Ritter, who gained fame as the closeted heterosexual in the racy '70s sitcom "Three's Company," died at a relatively young age of an undetected heart flaw after falling ill on the set of his ABC comedy, "8 Simple Rules for Dating My Teenage Daughter."
Making the tribute to Ritter and the deceased more problematic for Mischer is the Emmy's comedic format. In addition to Mac and Stewart, the show will spotlight Ellen DeGeneres, Brad Garrett, Darrell Hammond, George Lopez, Dennis Miller, Conan O'Brien, Garry Shandling, Martin Short and Wanda Sykes. The challenge of trying to touch viewers' funny bones and hearts is weighing on the veteran producer.
"Having made this decision to focus on comedy, how do you get in and out of these moments when you have to make time for a serious tribute? At this point, I'm getting a lot of suggestions from a lot of people. But there's no easy answer, and there's no quick decision that can be made. This is difficult and complicated."
A tribute to Hope, who died in July, had already been planned with the presentation of the Bob Hope Humanitarian Award to Bill Cosby. And the "In Memoriam" segment, in keeping with tradition, will say goodbye not only to people who made their careers in TV, but also some notables who may have had only brief experiences on the small screen. In fact, it's hard to imagine a "necrology" that doesn't include Gregory Peck, Gregory Hines, Nell Carter, Buddy Ebsen, Buddy Hackett, Hume Cronyn, Roone Arledge, Robert Stack and Richard Crenna, among others.
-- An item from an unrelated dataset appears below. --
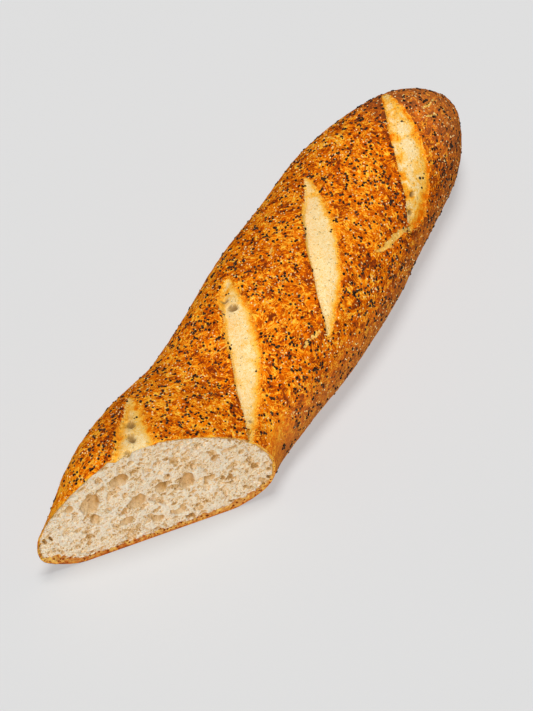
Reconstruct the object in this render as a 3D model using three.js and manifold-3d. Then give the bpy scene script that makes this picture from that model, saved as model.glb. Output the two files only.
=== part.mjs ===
// A seeded baguette with its near end cut off on the slant, lying on its flat underside.
// One solid: domed loaf, four blade scores in its top, a cut face with the larger crumb holes, and
// poppy seeds baked onto the crust. Millimetres, +Z up. +X runs from the cut end to the whole end,
// and the origin is under the middle of the loaf, on the surface that it rests on.
import * as THREE from "three";
import { mergeVertices } from "three/addons/utils/BufferGeometryUtils.js";
import Module from "manifold-3d";

// ---- Driving dimensions ----
const LENGTH = 340; // cut tip to whole end
const WIDTH = 86;
const HEIGHT = 70;

// Loaf outline, at equal steps from the cut end to the whole end, as shares of the width and height.
const STATION_START = -0.506 * LENGTH;
const LEFT_SHARES = [0.39, 0.465, 0.505, 0.47, 0.46, 0.495, 0.477, 0.46, 0.32, 0.128];
const RIGHT_SHARES = [0.645, 0.616, 0.523, 0.453, 0.482, 0.5, 0.482, 0.419, 0.366, 0.326];
const CREST_SHARES = [0.85, 1.03, 0.914, 0.77, 0.907, 0.957, 0.95, 0.986, 0.971, 0.857];
const TIP_X = LENGTH / 2;
const STATION_STEP = (TIP_X - STATION_START) / (LEFT_SHARES.length - 1);
const END_ROUND = 43; // length over which the whole end closes
const END_POWER = 2.25;

// Section across the loaf: a superellipse above its widest level, and a boxier one below it.
const WIDEST_LEVEL = 0.38; // share of the crest's height
const DOME_POWER = 2.15;
const BASE_POWER = 2.8;
const BASE_SINK = 1.12; // the lower curve is cut flat where it would pass the table

// The slanted cut: a vertical plane, by its angle to the loaf's length and its distance from the origin.
const CUT_ANGLE = THREE.MathUtils.degToRad(37);
const CUT_DISTANCE = 75.7;
const CUT_TIP = -156; // where the cut leaves the loaf on the left, along it from its nearest point

// Scores: ends in plan, and how far the opened lens stands to each side of the line between them.
const SCORE_DEPTH = 3.2;
const SCORE_LOWEST = 39; // a score that runs down the flank stops at this height
const SCORES = [
  { from: [133, 9], to: [80, -34.5], left: 5.4, right: 12 },
  { from: [63, 16], to: [-9, -35], left: 6.6, right: 10.4 },
  { from: [-8, 21.5], to: [-86, -36], left: 7.2, right: 9.8 },
  { from: [-92, 27.5], to: [-165, -25], left: 12.5, right: 9.5 },
];
const SCORE_STEPS = 14;
const SCORE_FULLNESS = 0.75; // under 1, the lens is blunter than a sine

// Larger holes in the crumb: their place along the cut from its left tip and their height, then how
// wide, tall and deep they reach from that middle.
const CRUMB_HOLES = [
  { along: 9, up: 9.5, wide: 2.7, tall: 2.7, depth: 2.4 },
  { along: 16.9, up: 42.3, wide: 2.3, tall: 2.8, depth: 1.6 },
  { along: 27.7, up: 40.4, wide: 5, tall: 7, depth: 3.8 },
  { along: 29.9, up: 28.1, wide: 2.6, tall: 3.5, depth: 2 },
  { along: 42.6, up: 51, wide: 5, tall: 4.7, depth: 3.2 },
  { along: 46, up: 18.8, wide: 3.6, tall: 3.2, depth: 3 },
  { along: 51.7, up: 30.5, wide: 4.6, tall: 5.2, depth: 3.8 },
  { along: 63.7, up: 34.7, wide: 3.1, tall: 4, depth: 2.2 },
  { along: 67, up: 41.6, wide: 1.7, tall: 2.2, depth: 1.4 },
  { along: 61.9, up: 12.4, wide: 3.2, tall: 2.6, depth: 2 },
  { along: 73.1, up: 12.6, wide: 3.6, tall: 2.4, depth: 2.2 },
  { along: 77, up: 33, wide: 4.1, tall: 6.2, depth: 4.2 },
  { along: 89.9, up: 29.1, wide: 2, tall: 2.3, depth: 1.5 },
  { along: 98.6, up: 46.3, wide: 4.7, tall: 1.6, depth: 2 },
];

// Poppy seeds, singly and in small clumps: spread evenly by a fixed sequence, then shifted a little.
const SEED_COUNT = 140;
const SEED_ALONG = [0.85, 1.35]; // half-length, smallest and largest
const SEED_BROAD = 0.8; // half-breadth as a share of the half-length
const SEED_TALL = 0.62; // half-height as a share of the half-length
const SEED_SINK = 0.18; // how far a seed's middle lies under the crust
const SEED_TURNS = [-0.08, 1.08]; // half turns round the section, from left edge to right edge
const SEED_ENDS = 8; // no seed this near the whole end's tip
const SEED_LOWEST = 15; // no seed sticks to the side below this height
const SEED_CLEAR = 2.5; // kept from score edges and from the cut
const PLASTIC_NUMBER = 1.32471795724; // gives the evenest two-way sequence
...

But most of the focus at the moment is on Ritter, whose death has inevitably changed the tone of the Emmys, as well as the new TV season which officially starts Monday. But Mischer, who has produced eight Emmys and numerous other live extravaganzas such as the opening and closing ceremonies of the 2002 Winter Olympics, has to produce a show that at once serves as the TV industry's salute to itself, and as an entertainment program designed to attract many millions of viewers. The juxtaposition of irreverence and wit with appropriate solemnity won't be easy.
Said CBS President Leslie Moonves: "There's no question that everyone in the TV industry is thinking about John. This has cast a pall over the start of the season. His tentacles were so far-reaching, from the '70s to his success today. His son [Jason Ritter] is on one of our shows [the new "Joan of Arcadia"]. Everyone is feeling his loss immensely. It tempers the celebration."
One of the options Mischer was struggling with late in the week was the placement of Ritter's tribute. One consideration was having the tribute surround the more prestigious awards of outstanding comedy series and actor and actress that usually come during the final hour of the ceremony. But making that choice means that audiences expecting a Ritter tribute will have to wait two hours.
"That is just a really long time, and I'm really weighing if that's a good decision," he said.
Bryce Zabel, president of the Academy of Television Arts & Sciences, realized last week that Ritter's death presented a problem for this year's ceremony when he attended the academy's Creative Arts Emmys on Sept. 13. (That's where awards are handed out for shows, performers and, mostly, technical categories that aren't presented on the Sunday telecast.)
"People kept coming up to me that night, asking me what we were going to do at the ceremony regarding John Ritter," Zabel said. "That's when I knew we had a problem, and I called Don to discuss it."
Zabel added that while he was planning a special tribute to Ritter, "we also have to weave in tributes for other people. We have to be fair to everyone concerned, to those other families who have also lost loved ones."
Even with all of that, Zabel said he felt the ceremony would not be overwhelmed by the emotion surrounding the death of Ritter and the others.
"If we can get through 9/11, we can get through this," he said.
Don Bellisario, executive producer of CBS' "JAG" and the new drama, "Navy NCIS," agreed. "I don't think this will dampen the awards completely. Obviously there will have to be the tributes. But I think everything will be put into perspective. Death is part of life, it grabs all of us. John would not have wanted his death to dampen the ceremony. He would have wanted the opposite."